Em Belo Horizonte, a solução encontrada para monitorar o trânsito foi caseira, mas, ainda assim, engessou a fiscalização. Logo após a decisão do STJ, apenas a Polícia Militar respondia pela observação do trânsito. Mais tarde, a Guarda Municipal também assumiu a responsabilidade. "Em nenhum momento a cidade deixou de ser fiscalizada", esclarece Marco Antônio de Rezende Teixeira, procurador-geral de Belo Horizonte.

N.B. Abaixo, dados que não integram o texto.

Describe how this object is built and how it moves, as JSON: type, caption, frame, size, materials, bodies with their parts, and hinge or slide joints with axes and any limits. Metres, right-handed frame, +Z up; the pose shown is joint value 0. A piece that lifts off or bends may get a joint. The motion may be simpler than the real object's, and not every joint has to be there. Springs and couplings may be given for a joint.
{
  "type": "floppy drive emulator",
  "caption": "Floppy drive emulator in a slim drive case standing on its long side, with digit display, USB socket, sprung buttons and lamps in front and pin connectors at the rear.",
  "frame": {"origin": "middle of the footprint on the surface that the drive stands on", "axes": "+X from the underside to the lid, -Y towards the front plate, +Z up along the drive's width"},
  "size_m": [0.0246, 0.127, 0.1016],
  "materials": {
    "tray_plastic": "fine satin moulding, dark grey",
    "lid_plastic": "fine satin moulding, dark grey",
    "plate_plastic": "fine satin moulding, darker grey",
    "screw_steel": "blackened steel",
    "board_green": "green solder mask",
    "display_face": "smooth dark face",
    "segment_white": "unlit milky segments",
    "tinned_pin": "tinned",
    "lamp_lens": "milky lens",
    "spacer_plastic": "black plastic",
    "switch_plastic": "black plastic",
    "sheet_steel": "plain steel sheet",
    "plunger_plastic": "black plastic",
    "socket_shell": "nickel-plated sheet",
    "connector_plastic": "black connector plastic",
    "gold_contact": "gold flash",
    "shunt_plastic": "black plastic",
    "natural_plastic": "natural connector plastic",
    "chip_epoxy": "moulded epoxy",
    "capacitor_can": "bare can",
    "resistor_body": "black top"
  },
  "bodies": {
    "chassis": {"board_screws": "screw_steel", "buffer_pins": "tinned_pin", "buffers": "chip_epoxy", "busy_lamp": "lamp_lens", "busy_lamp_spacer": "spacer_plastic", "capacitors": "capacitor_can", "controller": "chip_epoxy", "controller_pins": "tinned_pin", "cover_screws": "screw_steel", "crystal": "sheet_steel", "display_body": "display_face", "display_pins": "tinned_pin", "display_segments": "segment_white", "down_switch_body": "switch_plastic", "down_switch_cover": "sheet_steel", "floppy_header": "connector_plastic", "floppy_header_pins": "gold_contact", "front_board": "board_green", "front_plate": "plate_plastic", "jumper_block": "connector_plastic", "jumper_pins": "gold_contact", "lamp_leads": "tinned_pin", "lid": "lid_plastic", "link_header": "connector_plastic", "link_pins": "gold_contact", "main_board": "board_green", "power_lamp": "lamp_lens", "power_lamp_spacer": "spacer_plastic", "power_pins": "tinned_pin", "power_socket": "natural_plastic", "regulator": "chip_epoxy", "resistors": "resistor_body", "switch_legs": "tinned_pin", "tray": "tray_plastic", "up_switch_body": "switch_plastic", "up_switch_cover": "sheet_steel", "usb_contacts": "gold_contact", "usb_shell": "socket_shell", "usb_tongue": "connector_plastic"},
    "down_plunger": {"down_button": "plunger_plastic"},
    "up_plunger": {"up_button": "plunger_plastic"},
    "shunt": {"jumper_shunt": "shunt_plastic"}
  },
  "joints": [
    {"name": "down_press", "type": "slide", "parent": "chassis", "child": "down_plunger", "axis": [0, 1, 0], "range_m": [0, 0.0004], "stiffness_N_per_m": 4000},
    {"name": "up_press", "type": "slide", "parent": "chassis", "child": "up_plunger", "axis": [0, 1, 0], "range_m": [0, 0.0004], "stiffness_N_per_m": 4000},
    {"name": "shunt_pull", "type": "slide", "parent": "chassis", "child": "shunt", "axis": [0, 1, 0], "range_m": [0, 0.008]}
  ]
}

Na prática, a BHTrans continuou responsável por observar os radares (operados por empresas terceirizadas) e os agentes de trânsito da empresa passaram a ser acompanhados pela Guarda Municipal em ocasiões específicas. Os autos de infração, contudo, passaram a ser assinados pelos guardas. De acordo com a assessoria de imprensa da companhia, os agentes continuam operando, mas sem a sua ferramenta principal.

Para o presidente da Comissão de Trânsito da OAB-PR, Marcelo Araújo, a BHTrans não cumpre a decisão do STJ. "Em tese, outro órgão teria que ser criado para gerenciar o trânsito. Não basta dar a autoridade à Guarda Municipal, mas a BHTrans continuar auxiliando a aplicação de multas", explica. "O Código de Trânsito trata de órgão ou entidade. Se há impedimento no funcionamento dela, outra deveria ser instalada, evitando conflitos com a determinação judicial", avisa. A BHTrans informa que analisa a criação de uma nova entidade jurídica.